In an interview with a Lebanese radio station in 2013, he focused on alleged links between Zionists and Nazis during World War II. There was no mention of this in an interview with the Israeli media in 2003 when he referred to the Holocaust as “a terrible, unforgivable crime against the Jewish nation”. Nor was it mentioned when – on the eve of Holocaust Memorial Day in 2014 – his office released a statement to the international media describing the murder of 6 million Jews as the most heinous crime in modern human history. Once again, there were different messages for different audiences.
Which one is the true Abbas? It is difficult to know but long before he became president of the PA, he did a doctoral dissertation in 1982 on the Holocaust at the Patrice Lumumba University in Moscow. In it, he claimed that the figure of six million Jews murdered by the Nazis was hugely exaggerated by a factor of six. He declared that this inflating of the numbers was for political gain and tried to explain away even the much smaller murder toll by alleging that “[t]he Zionist movement led a broad campaign of incitement against the Jews living under Nazi rule, in order to arouse the [Nazi] government’s hatred of them, to fuel vengeance against them, and to expand the mass extermination”. Clearly, his comments above blaming Jewish “social behaviour and money-lending” for the mass extermination of European Jews were not conjured out of the ether on that day in May 2018. They’d been stewing in his psyche for decades.
Look, we all know what politicians are like. It would be difficult to find an example of one who hasn’t been found contradicting an earlier statement that she or he had made at some point previously. Indeed, none of us are perfect. Which one of us can claim to have always been completely and utterly consistent in everything we’ve said, in every argument we’ve put forward?

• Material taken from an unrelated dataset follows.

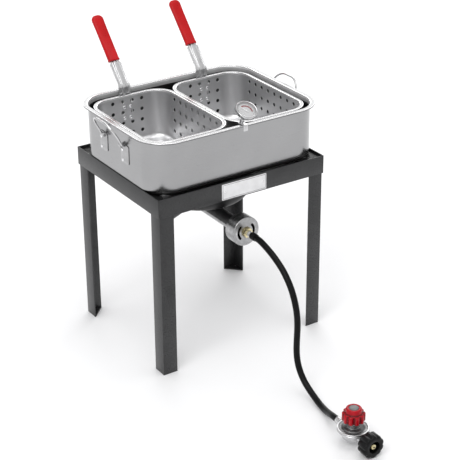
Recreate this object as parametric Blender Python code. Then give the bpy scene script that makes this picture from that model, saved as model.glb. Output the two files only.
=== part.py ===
"""Outdoor double-basket fryer kit: steel stand, gas burner, hose with regulator, pan, two baskets and a thermometer.

Units are metres and +Z is up. The burner inlet and the nameplate face -Y. Every piece hangs under one empty, which
sits on the floor under the stand's centre, so the stand's own centre lines are X = 0 and Y = 0 in the code below.
"""

from math import cos, pi, radians, sin, sqrt

import bmesh
import bpy
import numpy as np
from mathutils import Matrix, Vector

# ---------------------------------------------------------------- driving dimensions
GAP = 0.0003            # clearance between touching pieces
STAND_SHIFT_Y = -0.0345  # puts the base centre of the whole kit, without hose and regulator, at the origin

STAND_W, STAND_D, STAND_H = 0.460, 0.381, 0.4572
STEEL = 0.0025          # sheet of the stand
APRON_H = 0.0457
LEDGE_DROP, LEDGE_W = 0.008, 0.030
LEG_FLANGE = 0.038
FOOT_CLIP = 0.008       # clipped inner corner of a foot plate
FOOT_T = 0.003

PLATE_W, PLATE_H, PLATE_T = 0.1235, 0.0395, 0.0012

PAN_A, PAN_B, PAN_R = 0.2285, 0.1745, 0.063    # half sizes and corner radius of the pan's wall, outside
PAN_TOP, PAN_SHEET = 0.584, 0.0015
PAN_FLANGE, PAN_BEND, PAN_FILLET, PAN_LIP = 0.012, 0.005, 0.012, 0.0035

BASKET_X = 0.1099       # basket centre, left and right of X = 0
BASKET_Y = 0.001
BASKET_A, BASKET_B, BASKET_R = 0.1003, 0.1490, 0.046
BASKET_TOP, BASKET_SHEET = 0.576, 0.0012
BASKET_FLANGE, BASKET_BEND, BASKET_FILLET, BASKET_LIP = 0.009, 0.004, 0.016, 0.0025
HOLE_R, HOLE_SIDES = 0.0056, 4    # square holes with the area of round ones of radius 0.0045
HOLE_TOP, HOLE_ROWS, HOLE_PITCH_Z = 0.0145, 4, 0.0275
HOLE_COLS_X, HOLE_PITCH_X = 4, 0.0267
HOLE_COLS_Y, HOLE_PITCH_Y = 8, 0.0268
FLOOR_PITCH = 0.048

HANDLE_W, HANDLE_SHEET, RIB_H = 0.032, 0.0016, 0.0032
HANDLE_RISE, HANDLE_LEAN, HANDLE_LEN = 0.022, radians(42), 0.191
GRIP_START, GRIP_W, GRIP_T, TONGUE = 0.066, 0.0305, 0.0130, 0.60
RIVET_R, RIVET_HEAD_R, RIVET_HEAD_T = 0.0020, 0.0042, 0.0016
RIVET_U, RIVET_Z, RIVET_SIDES = 0.0085, (0.519, 0.547), 8

BAIL_Y, BAIL_Z, BAIL_OUT = 0.004, 0.540, 0.0062    # hinge line: its middle, height, and distance from the pan's wall
BAIL_LEG, BAIL_H = 0.0490, 0.061
BAIL_WIRE, BAIL_LEAN, BAIL_CORNER, BAIL_FOOT = 0.0026, radians(28), 0.039, 0.003
EYE_R, EYE_BORE, EYE_LEN = 0.0046, 0.0031, 0.012
BRACKET_W, BRACKET_H, BRACKET_T = 0.034, 0.046, 0.0015
BRACKET_RIVETS, BRACKET_RIVET_Y = (0.5280, 0.5025), 0.0100

GUARD_R, GUARD_Z0, GUARD_Z1, GUARD_FILLET, GUARD_T, GUARD_HOLE = 0.123, 0.345, 0.425, 0.030, 0.0015, 0.030
TUBE_Z, TUBE_R, TUBE_BORE = 0.322, 0.0175, 0.0140
MOUTH_Y, MOUTH_R = -0.1660, 0.0270
HEAD_R, HEAD_Z0, HEAD_Z1, HEAD_WALL = 0.057, 0.360, 0.384, 0.006
PORT_RING_R, PORTS = 0.042, 16
CUP_R, CUP_Y, CUP_T = 0.0362, -0.1993, 0.0014
SLOT_R, SLOT_W, SLOT_HALF = 0.0215, 0.0045, radians(38)

REG_X, REG_Y, REG_Z = -0.026, -0.653, 0.0275   # regulator centre, on the axis of its two ports
FLANGE_R, FLANGE_TOP = 0.036, 0.0400
KNOB_R, KNOB_LOBE, KNOB_LOBES = 0.0258, 0.0042, 10
NUT_R, NUT_LOBES = 0.0272, 10
HOSE_R = 0.0075

STEM_X, STEM_Y, STEM_Z = 0.0065, -0.167, 0.580  # where the thermometer's stem passes the pan's rim
STEM_TILT = radians(29.3)
STEM_R, DIAL_R, DIAL_UP, STEM_DOWN = 0.0020, 0.026, 0.052, 0.128

HOSE_ROUTE = (
    (0.000, -0.2411, 0.3220),
    (0.000, -0.2450, 0.3220),
    (0.000, -0.2590, 0.3206),
    (0.000, -0.2780, 0.3158),
    (0.000, -0.3045, 0.3068),
    (0.000, -0.3284, 0.2958),
    (0.000, -0.3483, 0.2838),
    (0.000, -0.3642, 0.2702),
    (0.000, -0.3775, 0.2556),
    (0.000, -0.3880, 0.2396),
    (0.000, -0.3963, 0.2225),
    (0.000, -0.4024, 0.2045),
    (0.000, -0.4060, 0.1860),
    (0.000, -0.4073, 0.1657),
    (0.000, -0.4067, 0.1439),
    (0.000, -0.4057, 0.1220),
    (0.000, -0.4058, 0.1010),
    (0.000, -0.4085, 0.0812),
    (0.000, -0.4149, 0.0630),
    (0.000, -0.4258, 0.0468),
    (0.000, -0.4410, 0.0326),
    (0.000, -0.4600, 0.0212),
    (-0.001, -0.4820, 0.0128),
    (-0.004, -0.5050, 0.0086),
    (-0.008, -0.5270, 0.0092),
    (-0.0135, -0.5470, 0.0140),
    (-0.0190, -0.5640, 0.0200),
    (-0.0240, -0.5800, 0.0255),
    (-0.0260, -0.5935, 0.0275),
    (-0.0260, -0.5969, 0.0275),
)
HOSE_POINTS = 30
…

As the joke goes, President Mahmoud Abbas is now in the 15th year of his first five year term. He’s not accountable to Palestinians and keeps a tight rein on Palestinian media. With the exception of some websites such as MEMRI and Palestinian Media Watch, he is very rarely challenged on this duplicity by the international media. So, as long as he gets away with it, Mahmoud Abbas will continue to present two very different faces to the world.